News Social Sector


Written by Talent KAS

Why in News?

According to a notification by the Department of Economic Affairs on Foreign Exchange Management (Non-debt Instruments) Rules, 2019, the OCIs were permitted to subscribe to the NPS.

News in Detail

  • Pension Fund Regulatory and Development Authority (PFRDA) has permitted Overseas Citizen of India (OCI) to enrol in NPS at par with non-resident Indians (NRIs).
  • However, the option of NPS Tier-II account will not be available for both NRI and OCI subscribers.
  • OCI willing to subscribe NPS should be eligible to invest as per the provisions of the PFRDA Act and the annuity/accumulated saving will be repatriable, subject to FEMA (Foreign Exchange Management Act) guidelines.

What is NPS?

  • The NPS is a government run pension and investment scheme aimed at providing old age security through safe and regulated market-based return.
  • It is regulated by PFRDA and allows its subscribers to contribute regularly during their working life.
  • To invest in NPS scheme, it is mandatory for the subscriber to open Tier-I account.
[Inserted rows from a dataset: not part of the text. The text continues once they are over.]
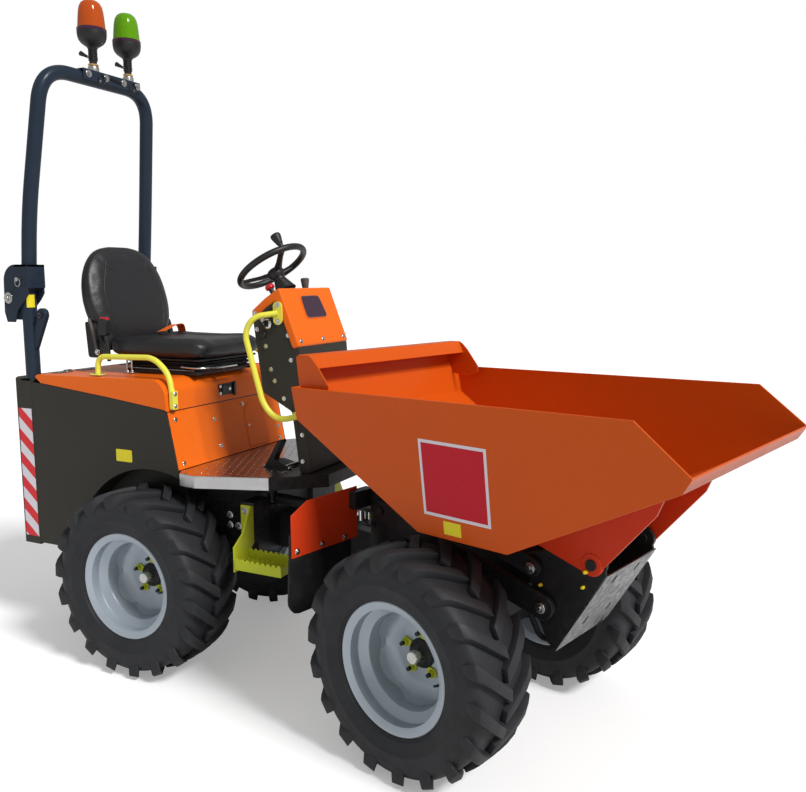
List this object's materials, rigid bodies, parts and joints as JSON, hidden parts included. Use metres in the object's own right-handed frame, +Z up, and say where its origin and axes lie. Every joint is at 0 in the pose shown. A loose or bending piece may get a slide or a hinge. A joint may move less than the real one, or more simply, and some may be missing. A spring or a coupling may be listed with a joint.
{
  "type": "articulated site dumper",
  "caption": "Articulated four-wheel site dumper with a high-lift tipping skip in front of the operator's seat, console, and folding roll bar.",
  "frame": {"origin": "on the ground, under the middle of the machine's outline as parked", "axes": "+X forward along the rear half, +Y to the machine's left, +Z up; the front half is turned 14.8 degrees to the right"},
  "size_m": [3.1692, 1.4148, 2.775],
  "materials": {
    "orange_paint": "satin orange paint",
    "dark_panel": "satin dark grey paint",
    "black_steel": "satin black paint",
    "engine_iron": "dark painted iron",
    "roll_bar_blue": "satin blue grey paint",
    "yellow_steel": "yellow powder coat",
    "lime_steel": "lime powder coat",
    "bright_aluminium": "tread plate",
    "galvanised": "galvanised sheet",
    "rim_silver": "silver paint",
    "tyre_rubber": "matt black rubber",
    "black_vinyl": "black grained vinyl",
    "black_plastic": "matt black plastic",
    "amber_lens": "ribbed amber lens on a black base",
    "green_lens": "ribbed green lens on a black base",
    "polished_rod": "polished rod"
  },
  "bodies": {
    "rear_chassis": {"rear_frame": "black_steel", "rear_axle": "black_steel", "engine_block": "engine_iron", "side_panel_right": "dark_panel", "side_panel_left": "dark_panel", "rear_weight": "dark_panel", "front_panel": "orange_paint", "floor_tread": "bright_aluminium", "floor_nose": "black_steel", "console_column": "dark_panel", "console_cover": "orange_paint", "console_handle_right": "yellow_steel", "console_handle_left": "yellow_steel", "pedal": "black_steel", "step_right": "lime_steel", "step_left": "lime_steel", "roll_post_right": "roll_bar_blue", "roll_post_left": "roll_bar_blue"},
    "bonnet": {"bonnet": "orange_paint", "seat_suspension": "black_plastic", "seat_cushion": "black_vinyl", "seat_back": "black_vinyl", "bonnet_handle_right": "yellow_steel", "bonnet_handle_left": "yellow_steel"},
    "roll_bar": {"roll_bar": "roll_bar_blue", "beacon_amber": "amber_lens", "beacon_green": "green_lens"},
    "steering": {"steering_wheel": "black_plastic"},
    "front_chassis": {"front_frame": "black_steel", "front_axle": "black_steel", "mudguard_right": "orange_paint", "mudguard_left": "orange_paint"},
    "lift_arms": {"lift_arms": "black_steel"},
    "level_links": {"level_links": "black_steel"},
    "nose": {"nose": "black_steel", "nose_guard": "galvanised"},
    "skip": {"skip": "orange_paint"},
    "lift_barrel": {"lift_ram_barrel": "black_steel"},
    "lift_rod": {"lift_ram_rod": "polished_rod"},
    "tip_barrel": {"tip_ram_barrel": "black_steel"},
    "tip_rod": {"tip_ram_rod": "polished_rod"},
    "steer_barrel": {"steer_ram_barrel": "black_steel"},
    "steer_rod": {"steer_ram_rod": "polished_rod"},
    "wheel_rear_right": {"tyre_rear_right": "tyre_rubber", "rim_rear_right": "rim_silver"},
    "wheel_rear_left": {"tyre_rear_left": "tyre_rubber", "rim_rear_left": "rim_silver"},
    "wheel_front_right": {"tyre_front_right": "tyre_rubber", "rim_front_right": "rim_silver"},
    "wheel_front_left": {"tyre_front_left": "tyre_rubber", "rim_front_left": "rim_silver"}
  },
  "joints": [
    {"name": "articulation", "type": "hinge", "parent": "rear_chassis", "child": "front_chassis", "pos_m": [-0.1, 0.152, 0.51], "axis": [0, 0, 1], "range_deg": [-18, 47.5]},
    {"name": "bonnet_hinge", "type": "hinge", "parent": "rear_chassis", "child": "bonnet", "pos_m": [-1.416, 0.152, 1.15], "axis": [0, -1, 0], "range_deg": [0, 60]},
    {"name": "roll_bar_fold", "type": "hinge", "parent": "rear_chassis", "child": "roll_bar", "pos_m": [-1.531, 0.152, 1.481], "axis": [0, -1, 0], "range_deg": [0, 100]},
    {"name": "steering_turn", "type": "hinge", "parent": "rear_chassis", "child": "steering", "pos_m": [-0.437, 0.152, 1.61], "axis": [-0.5556, 0, 0.8315], "continuous": true},
    {"name": "wheel_rear_right_spin", "type": "hinge", "parent": "rear_chassis", "child": "wheel_rear_right", "pos_m": [-0.788, -0.271, 0.372], "axis": [0, 1, 0], "continuous": true},
    {"name": "wheel_rear_left_spin", "type": "hinge", "parent": "rear_chassis", "child": "wheel_rear_left", "pos_m": [-0.788, 0.575, 0.372], "axis": [0, 1, 0], "continuous": true},
    {"name": "wheel_front_right_spin", "type": "hinge", "parent": "front_chassis", "child": "wheel_front_right", "pos_m": [0.49635, -0.4436, 0.372], "axis": [0.2561, 0.9666, 0], "continuous": true},
    {"name": "wheel_front_left_spin", "type": "hinge", "parent": "front_chassis", "child": "wheel_front_left", "pos_m": [0.71302, 0.37418, 0.372], "axis": [0.2561, 0.9666, 0], "continuous": true},
    {"name": "skip_lift", "type": "hinge", "parent": "front_chassis", "child": "lift_arms", "pos_m": [0.25959, 0.05672, 0.73], "axis": [-0.2561, -0.9666, 0], "range_deg": [0, 68]},
    {"name": "level_link_swing", "type": "hinge", "parent": "front_chassis", "child": "level_links", "pos_m": [0.22093, 0.06697, 0.85], "axis": [-0.2561, -0.9666, 0], "range_deg": [0, 68.1]},
    {"name": "nose_level", "type": "hinge", "parent": "lift_arms", "child": "nose", "pos_m": [0.91691, -0.11744, 0.55], "axis": [-0.2561, -0.9666, 0], "range_deg": [-68.1, 0]},
    {"name": "skip_tip", "type": "hinge", "parent": "nose", "child": "skip", "pos_m": [1.07641, -0.1597, 0.722], "axis": [0.2561, 0.9666, 0], "range_deg": [0, 70]},
    {"name": "lift_ram_swing", "type": "hinge", "parent": "front_chassis", "child": "lift_barrel", "pos_m": [0.41426, 0.01574, 0.27], "axis": [-0.2561, -0.9666, 0], "range_deg": [0, 4]},
    {"name": "lift_ram_stroke", "type": "slide", "parent": "lift_barrel", "child": "lift_rod", "axis": [0.0495, -0.0131, 0.9987], "range_m": [0, 0.22]},
    {"name": "tip_ram_swing", "type": "hinge", "parent": "nose", "child": "tip_barrel", "pos_m": [0.91691, -0.11744, 0.55], "axis": [0.2561, 0.9666, 0], "range_deg": [0, 65]},
    {"name": "tip_ram_stroke", "type": "slide", "parent": "tip_barrel", "child": "tip_rod", "axis": [-0.8507, 0.2254, 0.4748], "range_m": [0, 0.275]},
    {"name": "steer_ram_swing", "type": "hinge", "parent": "rear_chassis", "child": "steer_barrel", "pos_m": [-0.348, -0.008, 0.69], "axis": [0, 0, 1], "range_deg": [-9.5, 24.6]},
    {"name": "steer_ram_stroke", "type": "slide", "parent": "steer_barrel", "child": "steer_rod", "axis": [0.9914, -0.1311, 0], "range_m": [-0.05, 0.13]}
  ],
  "couplings": [
    {"joint": "level_link_swing", "follows": "skip_lift", "ratio": 1},
    {"joint": "nose_level", "follows": "skip_lift", "ratio": -1},
    {"joint": "lift_ram_swing", "follows": "skip_lift", "ratio": 0.052},
    {"joint": "lift_ram_stroke", "follows": "skip_lift", "m_per_rad": 0.1822},
    {"joint": "tip_ram_swing", "follows": "skip_tip", "ratio": 0.9225},
    {"joint": "tip_ram_stroke", "follows": "skip_tip", "m_per_rad": 0.2229},
    {"joint": "steer_ram_swing", "follows": "articulation", "ratio": 0.5138},
    {"joint": "steer_ram_stroke", "follows": "articulation", "m_per_rad": 0.155}
  ]
}
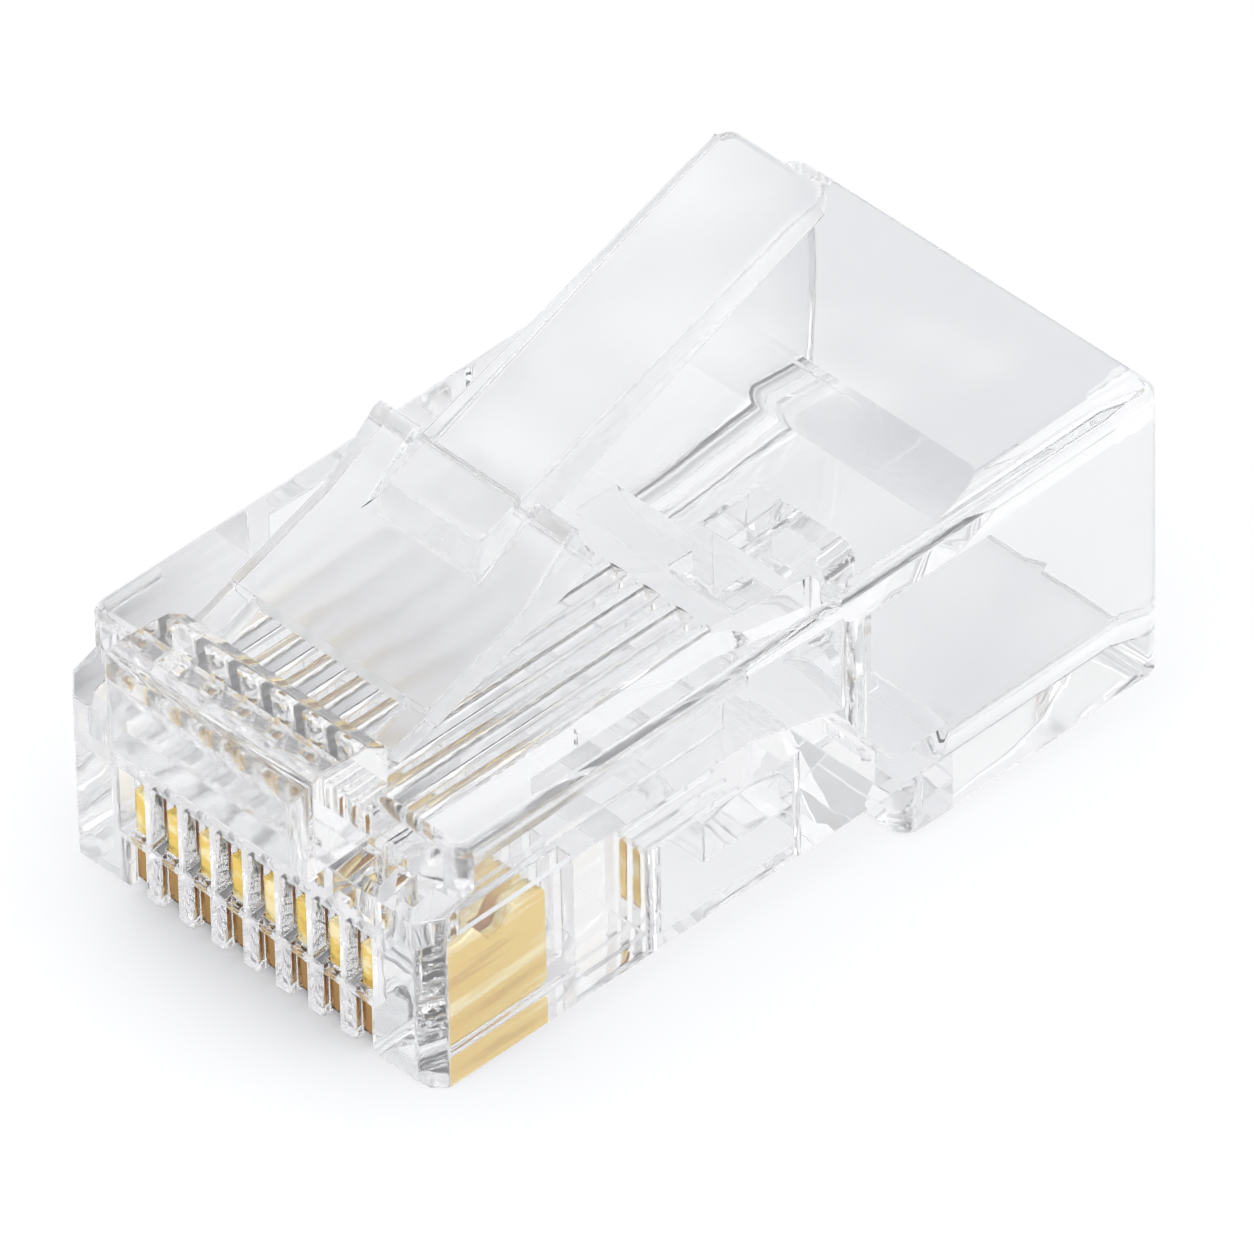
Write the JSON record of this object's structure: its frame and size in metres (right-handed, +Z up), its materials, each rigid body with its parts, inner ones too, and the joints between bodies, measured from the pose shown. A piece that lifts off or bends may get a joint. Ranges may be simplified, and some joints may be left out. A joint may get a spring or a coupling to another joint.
{
  "type": "modular plug",
  "caption": "Clear modular plug for network cable, with a sprung latch, gold-plated contact blades in a comb at its nose and an open hood for the cable",
  "frame": {"origin": "middle of the box's underside, level with the underside of the cable hood", "axes": "+X across the plug, +Y from the nose to the cable end, +Z up to the latch side"},
  "size_m": [0.0116, 0.0238, 0.0151],
  "materials": {
    "clear_plastic": "clear polished",
    "gold_plate": "polished"
  },
  "bodies": {
    "plug_body": {"housing": "clear_plastic", "contact_1": "gold_plate", "contact_2": "gold_plate", "contact_3": "gold_plate", "contact_4": "gold_plate", "contact_5": "gold_plate", "contact_6": "gold_plate", "contact_7": "gold_plate", "contact_8": "gold_plate"},
    "latch": {"latch": "clear_plastic"}
  },
  "joints": [
    {"name": "latch_flex", "type": "hinge", "parent": "plug_body", "child": "latch", "pos_m": [0, -0.00895, 0.0089], "axis": [-1, 0, 0], "range_deg": [0, 20], "stiffness_Nm_per_rad": 0.12}
  ]
}
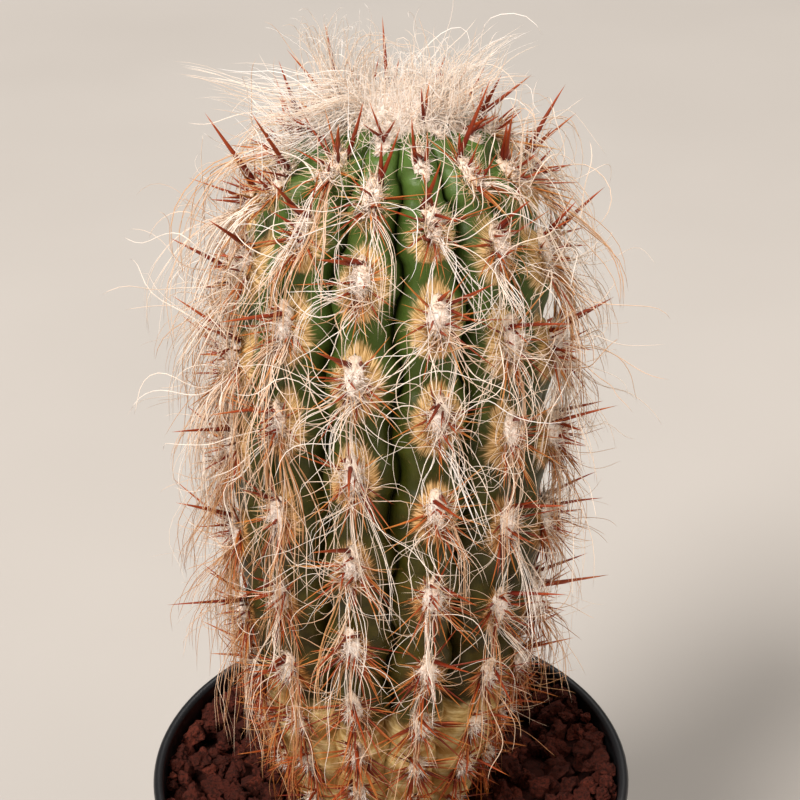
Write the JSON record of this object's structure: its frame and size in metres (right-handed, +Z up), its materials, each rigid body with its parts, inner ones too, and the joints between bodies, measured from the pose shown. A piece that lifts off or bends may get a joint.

On the other hand, Tier-II account is optional.
  • The subscribers at the time of retirement can withdraw the money in the form of lump sum withdrawal or annuity payments.
  • With the latest addition, any Indian citizen, resident or non-resident and OCIs are eligible to join NPS till the age of 65 years.

Tax benefits

  • The contributions made towards the NPS are eligible for an additional tax deduction under section 80CCD (1B) up to ₹50,000 which is over and above the ₹1,50,000 limit of deduction available under section 80CCD (1).
  • In the Union Budget 2019, the tax exemption limit for lumpsum withdrawal on exit/maturity from the NPS has been increased from the present 40 per cent to 60 per cent under section 10 (12A) of the IT Act.
  • The remaining 40 per cent of the corpus is already tax-exempt as it is mandatorily utilised for annuity purchase.